How the Transformation™ Cards are being used
Power – Politics – Transformations™
Using the Transformations™ Deck in Universities with Nancy Wallis
One sign of the impact of the recent U.S. presidential election was the agitation, fear, sadness, and worry felt by many of the undergraduate students in my Organizational Behavior course two days after the results were known. Emails from administration and other faculty had already circulated, offering discussion questions to guide small group and whole class discussions as one way of absorbing the impact of the election results. Having recently completed the course content on gaining and using sustainable, ethical power and influence, I decided to build on this material by processing the election results using the Transformations™ decks.
First, I led a discussion in which we identified pathways between individual values, beliefs, passion, and agency, and, being political actors in civil society at this time, in this country. Next to our illustrative discussion diagram on the whiteboard, I wrote the following quote to support them in their depth of feeling:
“I have been driven many times upon my knees by the overwhelming conviction that I had nowhere else to go. My own wisdom and that of all about me seem insufficient for that day.” –Abraham Lincoln
I asked the students to meet in their project teams and for each team to spread out one deck of cards, all face up. On one side of the room, I spread out one deck of Catalyst cards. I asked each team to use its deck, and the Catalyst cards where desired, and to have each team member choose three cards in response to this question:
Each team then discussed the cards selected, and identified alignments, surprises, shared emotions, and new insights. Each team reported out to the whole group key themes in their answers to this question.
Then I asked them to pick three new cards in response to this question:
2. What are ways in which you can use your power to effect what you want to see happen next?
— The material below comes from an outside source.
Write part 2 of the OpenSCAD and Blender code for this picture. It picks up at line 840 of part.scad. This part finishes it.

The teams discussed each team members’ responses and then we had another whole group discussion. Cards they chose included ‘leader of leaders,’ ‘turning lead into gold,’ ‘love,’ ‘ubuntu,’ and cards related to individual and collective strength. It seemed to me they were seeking ways of understanding what had happened knowing that as bad as many of them felt, they also had to grapple with the idea that many Americans felt their prayers had been answered.
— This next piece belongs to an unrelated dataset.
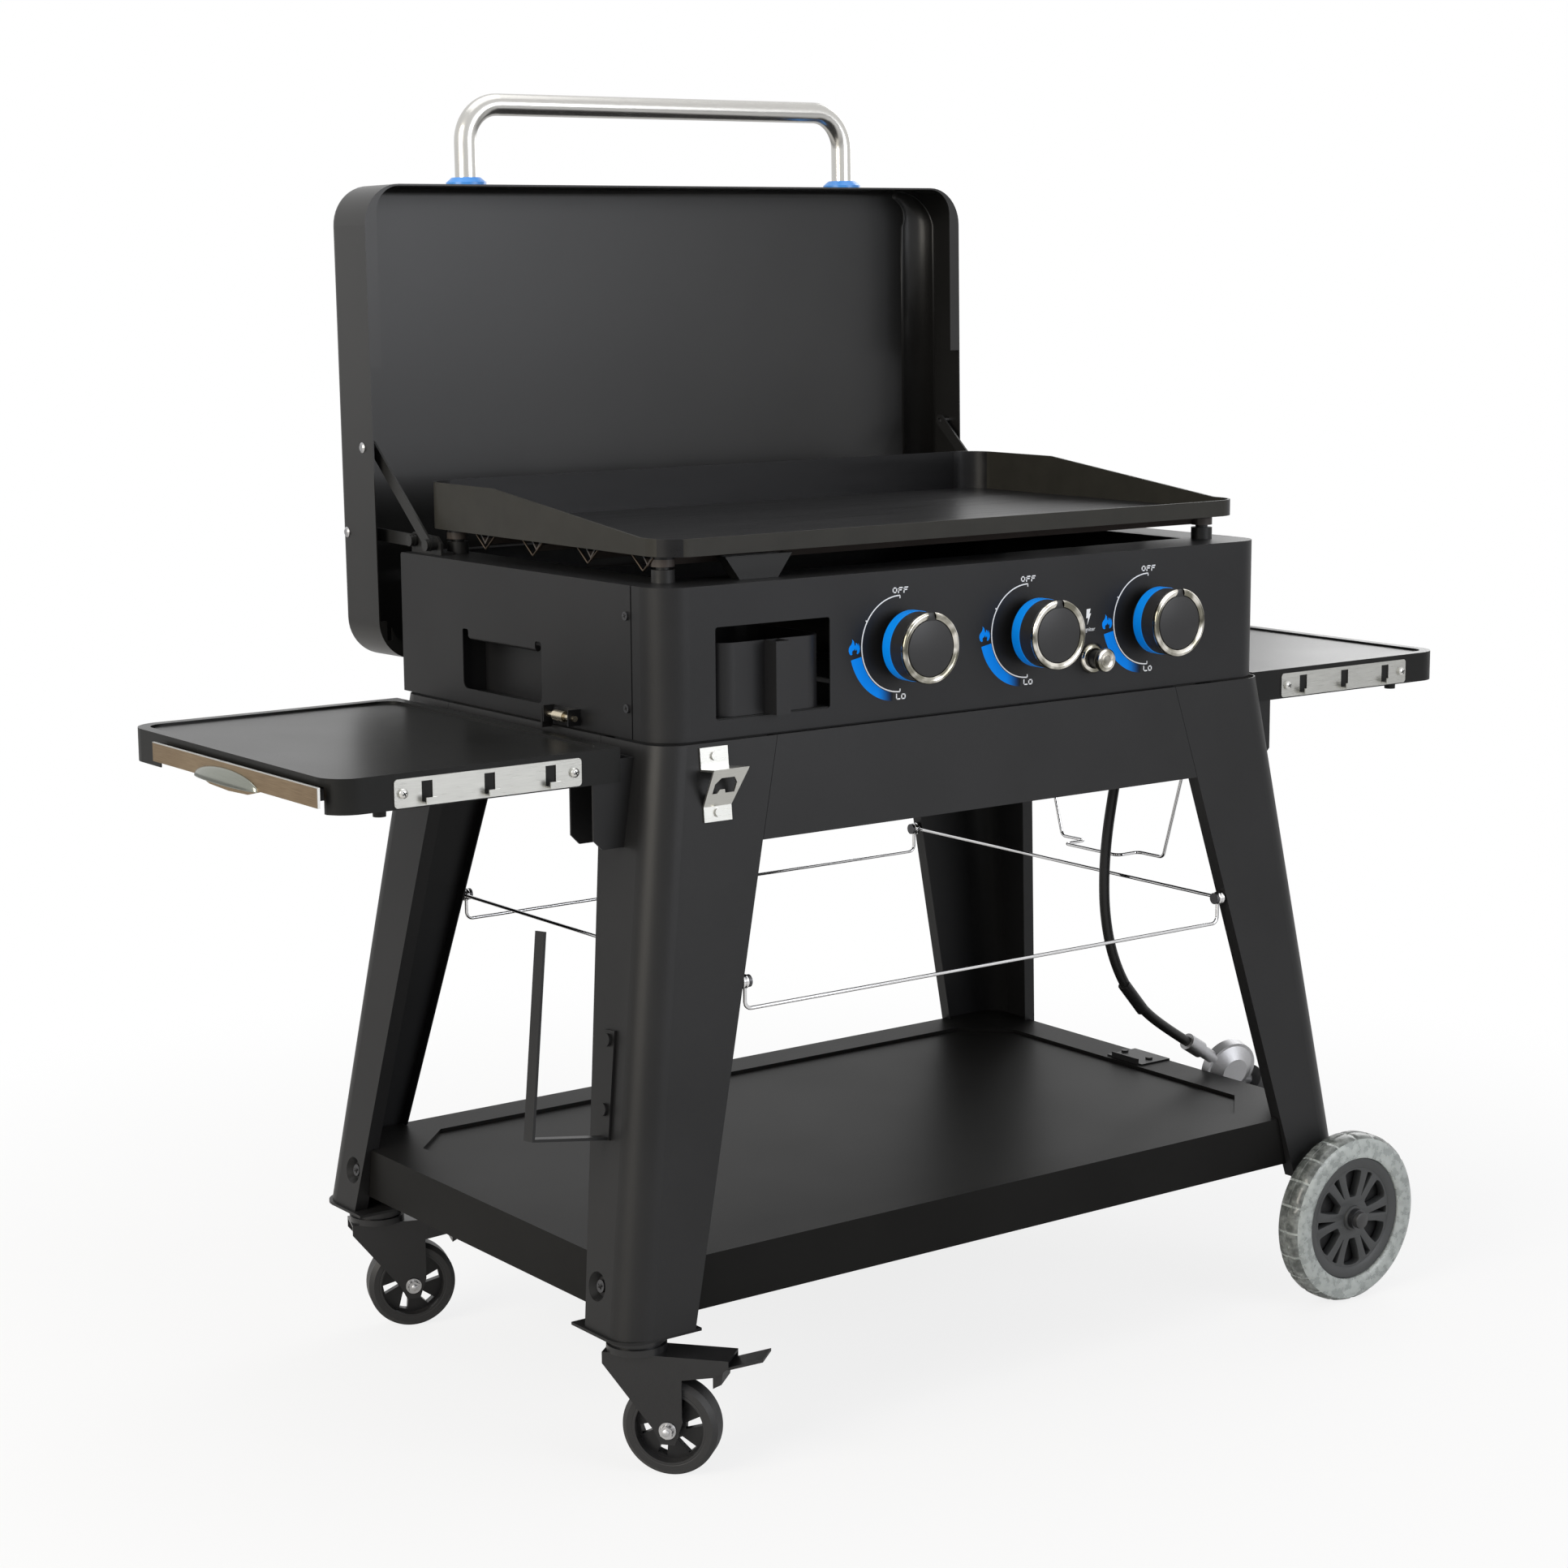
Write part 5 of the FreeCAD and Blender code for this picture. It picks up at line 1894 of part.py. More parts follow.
fitting = Part.makeCylinder(size.nut_radius * 0.75, fitting_long, hose_end, hose_ahead)
outlet = Part.makeCylinder(7, size.regulator_radius + 20, disc_centre, hose_ahead)
regulator = disc.fuse([dome_front, dome_back, barrel, fitting, outlet]).removeSplitter()
nut_start = disc_centre + hose_ahead * (size.regulator_radius + 6)
nut = Part.makeCylinder(size.nut_radius + 6, size.nut_long, nut_start, hose_ahead).cut(
    Part.makeCylinder(7 + size.running_gap, size.nut_long + 2, nut_start - hose_ahead, hose_ahead))
finish("regulator", shaped("regulator", regulator))
finish("coupling_nut", shaped("coupling_nut", nut))

# Small screws of the head and the cart.
screws = []
for index, (x, y, z) in enumerate([
        (hx, f"-{hy} + size.panel_return + 9", "862.2"), (hx, f"-{hy} + size.panel_return + 9", "768.7")]):
    screws.append(rod("side_screw_%d" % index, (x, y, z), "x", "size.screw_head", "size.screw_head_thick"))
for index, y in enumerate(("size.latch_back - 6", "size.latch_front + 7.5")):
    screws.append(rod("latch_screw_%d" % index, (f"{hx} + size.latch_sheet", y, "size.latch_high - 6"), "x",
                      "size.screw_head - 1", "size.screw_head_thick - 1"))
screw_half = group("screw_half", *screws)
wire_screws = []
for index, (sx, sy) in enumerate(((-1, -1), (1, -1), (-1, 1), (1, 1))):
    inward = V(-sx, 0, 0)
    start = V(sx * (lip_face - size.screw_radius * lip_lean - size.running_gap), sy * screw_y, size.wire_high)
    under_head = V(sx * (eye_two - size.wire - size.running_gap), sy * screw_y, size.wire_high)
    shank = Part.makeCylinder(size.screw_radius, (under_head - start).Length, start, inward)
    head = Part.makeCylinder(size.bolt_head, size.bolt_head_thick, under_head, inward)
    wire_screws.append(shank.fuse(head))
shelf_bolts = []
for sx in (-1, 1):
    for sy in (-1, 1):
        foot_y = value_at("flange_y", size.dimple_high) + size.dimple_inset
        outward = V(sx * math.cos(math.radians(side_lean)), 0, math.sin(math.radians(side_lean)))
        mouth = V(sx * value_at("x", size.dimple_high), sy * foot_y, size.dimple_high)
        start = mouth - outward * (evaluate(dimple_deep) - size.running_gap)
        shelf_bolts.append(Part.makeCylinder(size.bolt_head, size.bolt_head_thick, start, outward))
finish("screws", screw_half, mirror("screw_half_left", screw_half, V(1, 0, 0)), axle_bolt,
       mirror("axle_bolt_rear", axle_bolt, V(0, 1, 0)),
       shaped("frame_screws", Part.Compound(wire_screws + shelf_bolts)))


# The station's origin is the middle of its own extent, on the ground.
reach_left = size.side_outer + size.drawer_proud
reach_right = size.side_outer
lid_back = size.lid_rim_y + size.lid_deep * math.cos(math.radians(size.lid_lean)) + (
    (size.lid_long - size.lid_edge) * math.sin(math.radians(size.lid_lean)))
axle_reach = size.wheel_y + size.rim_width / 2 + size.seat_gap + size.axle_cap_thick
heading = math.radians(size.front_heading)
pedal_reach = size.caster_y - math.sin(heading) * (size.pedal_pivot_x + size.pedal_long) + (
    math.cos(heading) * (size.caster_width / 2 + size.fork_gap - size.seat_gap))
front_reach = max(axle_reach, pedal_reach)
station = FreeCAD.Placement(V((reach_left - reach_right) / 2, (front_reach - lid_back) / 2, 0), FreeCAD.Rotation())

doc.recompute()
for item in doc.Objects:
    if "Invalid" in item.State or "Error" in item.State:
        raise RuntimeError("failed: %s %s" % (item.Name, item.State))
for node, (item, own) in pieces.items():
    item.Placement = station.multiply(own).multiply(item.Placement)
doc.recompute()
for node, (item, own) in pieces.items():
    shape = item.Shape
    if shape.isNull() or not shape.isValid() or not shape.Solids:
        raise RuntimeError("bad shape: " + node)
    shape.exportStep("parts/%s.step" % node)
print(len(pieces), "nodes,", sum(len(item.Shape.Solids) for item, own in pieces.values()), "solids")
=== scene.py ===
import math

import bmesh
import bpy
from mathutils import Matrix, Vector


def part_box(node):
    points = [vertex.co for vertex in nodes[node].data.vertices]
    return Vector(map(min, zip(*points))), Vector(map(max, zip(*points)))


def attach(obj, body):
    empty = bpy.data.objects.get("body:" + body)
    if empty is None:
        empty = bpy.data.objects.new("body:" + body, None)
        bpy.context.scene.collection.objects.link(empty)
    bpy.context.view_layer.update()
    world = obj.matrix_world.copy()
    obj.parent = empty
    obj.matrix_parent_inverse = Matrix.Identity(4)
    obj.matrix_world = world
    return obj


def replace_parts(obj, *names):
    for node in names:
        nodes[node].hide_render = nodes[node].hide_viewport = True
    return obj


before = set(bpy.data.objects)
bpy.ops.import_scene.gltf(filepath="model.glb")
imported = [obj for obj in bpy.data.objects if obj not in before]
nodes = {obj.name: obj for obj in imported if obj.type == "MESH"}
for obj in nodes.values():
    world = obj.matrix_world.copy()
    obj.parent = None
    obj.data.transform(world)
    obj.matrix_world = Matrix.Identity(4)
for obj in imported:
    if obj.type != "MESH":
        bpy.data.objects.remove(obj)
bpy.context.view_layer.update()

# The camera stands where the photographer's stood: in front and to the left, a little above
# the cooking surface, with a long lens.

camera_place = (-2.1162, -2.77076, 1.2199)
camera_yaw = -36.40
camera_pitch = -9.74
camera_roll = -0.38
camera = bpy.data.objects.new("camera", bpy.data.cameras.new("camera"))
bpy.context.collection.objects.link(camera)
camera.data.sensor_width = 36.0
camera.data.sensor_fit = "HORIZONTAL"
camera.data.lens = 71.22
camera.data.clip_end = 60.0
camera.matrix_world = (
    Matrix.Translation(camera_place)
    @ Matrix.Rotation(math.radians(camera_yaw), 4, "Z")
    @ Matrix.Rotation(math.radians(90 + camera_pitch), 4, "X")
    @ Matrix.Rotation(math.radians(camera_roll), 4, "Z"))
bpy.context.scene.camera = camera


# Gas hose: smooth black rubber from the inlet to the regulator, in one hanging curve.
# It is pushed on a brass tail at each end; the regulator is a zinc casting.

class Signal:
    """A socket's value in a material. Arithmetic on it adds the Math nodes."""

    def __init__(self, tree, socket):
        self.tree = tree
        self.socket = socket

    def node(self, kind, settings=None, inputs=None, output=0):
        """Adds any node: its settings first, then the values or signals of its sockets."""
        made = self.tree.nodes.new("ShaderNode" + kind)
        for name, value in (settings or {}).items():
            if name == "stops":
                ramp = made.color_ramp
                while len(ramp.elements) < len(value):
                    ramp.elements.new(0.5)
                for element, (place, colour) in zip(ramp.elements, value):
                    element.position = place
                    element.color = colour
            else:
                setattr(made, name, value)
        for name, value in (inputs or {}).items():
            target = made.inputs[name]
            if isinstance(value, Signal):
                self.tree.links.new(value.socket, target)
            else:
                target.default_value = value
        return Signal(self.tree, made.outputs[output])

    def math(self, operation, *values):
        """Adds one Math node on any signals and numbers."""
        return self.node("Math", {"operation": operation}, dict(enumerate(values)))

    def __add__(self, other):
        return self.math("ADD", self, other)

    __radd__ = __add__

    def __sub__(self, other):
        return self.math("SUBTRACT", self, other)

    def __rsub__(self, other):
        return self.math("SUBTRACT", other, self)

    def __mul__(self, other):
        return self.math("MULTIPLY", self, other)

    __rmul__ = __mul__

    def __truediv__(self, other):
        return self.math("DIVIDE", self, other)

    def __gt__(self, other):
        return self.math("GREATER_THAN", self, other)

    def __lt__(self, other):
        return self.math("LESS_THAN", self, other)

    def soft_step(self, low, high):
        """Runs from 0 to 1 between two values."""
        return self.node("MapRange", {"interpolation_type": "SMOOTHSTEP"},
                         {"Value": self, "From Min": low, "From Max": high})

    def mix(self, first, second):
        """Blends two colours by this signal."""
        return self.node("Mix", {"data_type": "RGBA"}, {0: self, 6: first, 7: second}, output=2)


def start_material(name, **fixed):
    """A new material, with its shader's fixed values set; gives the shader and its place signal."""
    material = bpy.data.materials.new(name)
    material.use_nodes = True
    tree = material.node_tree
    shader = tree.nodes["Principled BSDF"]
    for socket, value in fixed.items():
        shader.inputs[socket.replace("_", " ")].default_value = value
    place = Signal(tree, None).node("TexCoord", output="Object")
    return material, shader, place


def join(signal, shader, socket):
    """Leads a signal into one of the shader's sockets."""
    signal.tree.links.new(signal.socket, shader.inputs[socket])


def noise(place, scale, detail=2.0, roughness=0.5):
    """A cloudy pattern between 0 and 1, finer as its scale grows."""
    return place.node("TexNoise", None, {"Vector": place, "Scale": scale, "Detail": detail,
                                         "Roughness": roughness})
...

The cards helped them wrestle with the chaotic feeling arising from the fact that we are living in a moment in time wherein two polar views are being expressed. This learning activity supported students’ personal and mutual exploration of the myriad emotions they were experiencing, including views on both sides of the polarizing extremes and dilemmas of difference exposed in this election.
I was proud of the depth of discussions they created, of the sincerity with which they pushed themselves to find ways to be and act that were inspirational and consistent with their values. The Transformations™ decks helped them get in touch with raw emotions such as sadness and despair and to process these emotions as they considered what it will require of us to transition into a unified humanity.
Transformations for promoting agility in an executive team
Using the Transformations™ Deck in team coaching with David Hudnut
Our colleague David Hudnut, Senior Faculty at Center for Creative Leadership, just used Transformations™ for the first time and sends this report. Check out his article in Strategy+Business on vertical development. Thanks David!
I did a team coaching day with an executive team that has completed the Leadership Agility 360. I’ve already spent 2 days with them during which I covered the LA-360 and the basics of vertical development in “agility” terms which is critically important to them due to their highly competitive and swiftly changing market.
As a follow-up, I wanted to do something that helped the team further understand and engage the idea of vertical development. I chose the Transformations™ cards, which I had heard about but not used before.
This is what I did:
▪ Laid out the cards where all could be easily seen – it took a few tables.
▪ Asked the participants to think about three time periods in their lives: Ten years ago, Today, and ten years from now.
▪ Asked the participants to think about how they made sense in “their world” (work, home, etc) in each of those time periods – and to find an image that clearly represented that way of sense-making.
▪ After choosing three cards we asked them to stand together as a group in the back of the classroom. Starting with 10 yrs ago each participant laid his card on the floor and explained. Then we did the same with “today” and “10 yrs from now.”
Just the telling of the 3 different stories led to a shift in the way the group worked together. The future in this particular group showed up as predominantly achiever.